Microsoft tries to block Linux off Windows 8 PCs

Lennart Sorensen lsorense-1wCw9BSqJbv44Nm34jS7GywD8/FfD2ys at public.gmane.org
Fri Sep 23 17:47:22 UTC 2011


On Fri, Sep 23, 2011 at 01:28:26PM -0400, Mel Wilson wrote:
> MS seems to say basically that it's up to the hardware OEMs to allow
> the end-users to disable UEFI or not.  Given that MS are who they
> are and want what they want, that's pretty much what you'd expect
> them to say.

That's what they say, and that is true.  Now what decision the OEMs make
and how Microsoft may influence those decisions is a seperate (but not
entirely different) story.

> As far as I can see, the soft underbelly here is that every kernel
> and driver upgrade will have to be signed at some level.  With such
> industrial scale signing going on world-wide, it's a matter of time
> before at least one of the private keys becomes known by the wrong
> people, and the security scheme is undermined.  Multiple levels of
> signing can slow this down, but won't prevent it.

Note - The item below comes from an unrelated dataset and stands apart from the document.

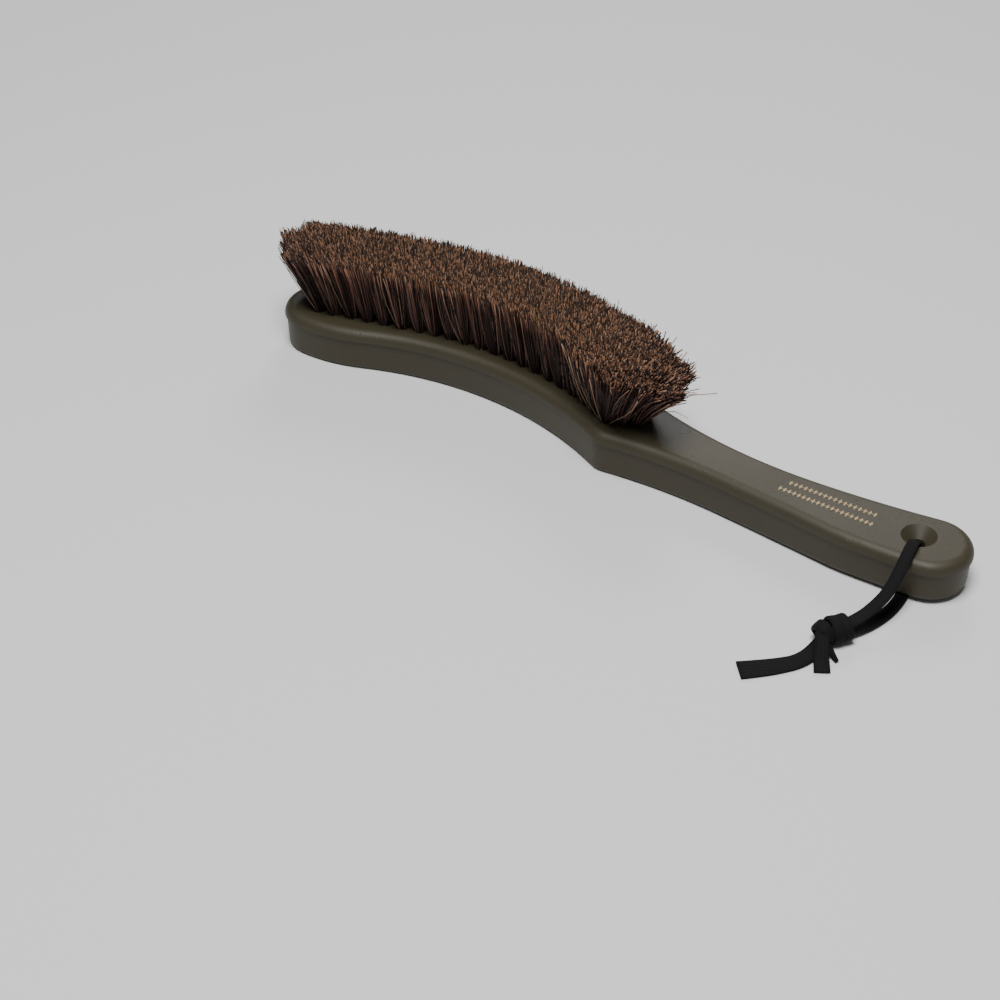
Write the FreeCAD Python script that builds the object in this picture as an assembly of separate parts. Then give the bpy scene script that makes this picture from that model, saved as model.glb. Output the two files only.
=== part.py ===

The bootloader has to be signed with a key accepted by the secure boot
system.  Beyond that secure boot ends.  The bootloader code can choose
(and should to make secure boot useful) to check a signature on the OS
and drivers.  Of course for windows, microsoft controls the bootloader
and can embed whatever keys they want in there, and require drivers to
be signed by microsoft (which has been the case for years already).